鼓動感とトルクが魅力のヤマハ SR400

ノスタルジックなロングセラーモデル

SRは、長く人気を誇るヤマハが生産する単気筒エンジンバイクのモデルです。
発売は1978年と長い歴史を持ち、初代から引き継がれる伝統的なデザインで、全ての年代にファンを持つロングセラーモデルです。
バイクの原型と言っても良いノスタルジックなスタイルかつシンプルで美しいデザインに人気が集まります。
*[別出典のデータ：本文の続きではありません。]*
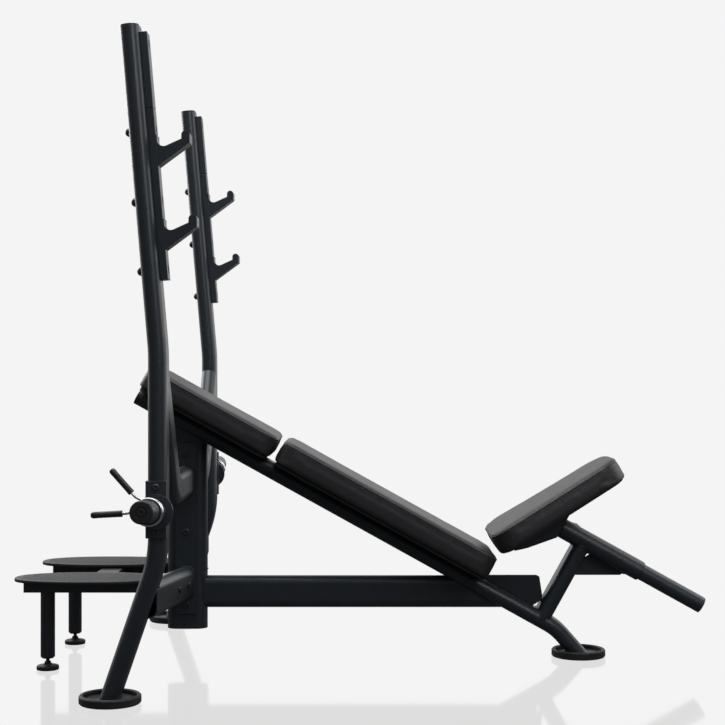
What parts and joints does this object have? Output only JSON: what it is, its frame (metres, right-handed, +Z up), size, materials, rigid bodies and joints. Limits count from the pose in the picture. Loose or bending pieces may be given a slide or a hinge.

SR400が発売されるまでは大排気量クラスのロードバイクの単気筒モデルが無かったため、そのスキマを埋めるべく、トライアルタイプのXT500のエンジンを基礎に、国内の当時の中型免許に対応出来る400ccのエンジンに改良しています。
2008年まで長らく基本設計とボディスタイルを変更することなく、生産が続けられた稀有なモデルと言えるでしょう。

一時的に生産は中断されましたが、排ガス規制にクリアできる設計変更により2009年末に復活しています。
外観の特徴であるホイールのスポークタイプはアルミキャストタイプに変更された期間もあるのですが、ノスタルジックなスタイルを好むファンから不評で販売台数が大きく落ち込んだため、再びスポークタイプが復活しています。

頑固にスタイルを堅持

2012年にグッドデザイン・ロングライフデザイン賞を受けるなど、ファンにとっては発売当初から大きく変更されていないことがプレミアムと言っても良いような、不思議な魅力を持ちます。
2017年9にはSR400の製造終了が正式に公表されたのですが、その人気から強化される排ガス規制へ対応すべく吸排気系統を中心に新モデルが開発され、2018年9月に11月からの販売が発表されました。

大排気量・単気筒エンジンのスペックと魅力

ビッグシングルと称される400cc単気筒エンジンは 2.9kgf-mと豊かな最大トルクを発生しますが、特筆すべきはその回転数が3,000rpmと極めて低い事です。
最高出力は24psですがこちらも6,500rpmと低く、低~中回転域でパワフルな鼓動感が楽しめる設計です。
その一方、400cc単気筒であるが故、エンジンの幅を気にする必要もなく、ショートストロークが実現されたため高回転域まで滑らかな吹け上がりも獲得しています。

単気筒であるが故の魅力

1978年の発表当時は大きめの排気量と言えたヤマハSR400ですが、現在でははるかに大きなリッターオーバーのエンジンを大排気量と呼ぶようになりました。
SR400の空冷SOHC単気筒エンジンは決して速いとは言えず、デザインだけでなくさまざまな装備でも新たな技術は採用されていません。
それでも高い人気を誇る理由は、400cc単気筒エンジン特有のドコドコという鼓動感が他のモデルにはない最大の魅力でしょう。

ドコドコと言っても決して重たいイメージではなく、ショートストローク設計であるゆえの軽い「トコトコ」に近い鼓動感で、長く走っても決して疲れることがないのです。
SR400に惚れ込めば、先端の技術にはさほど魅力を感じないという事かもしれません。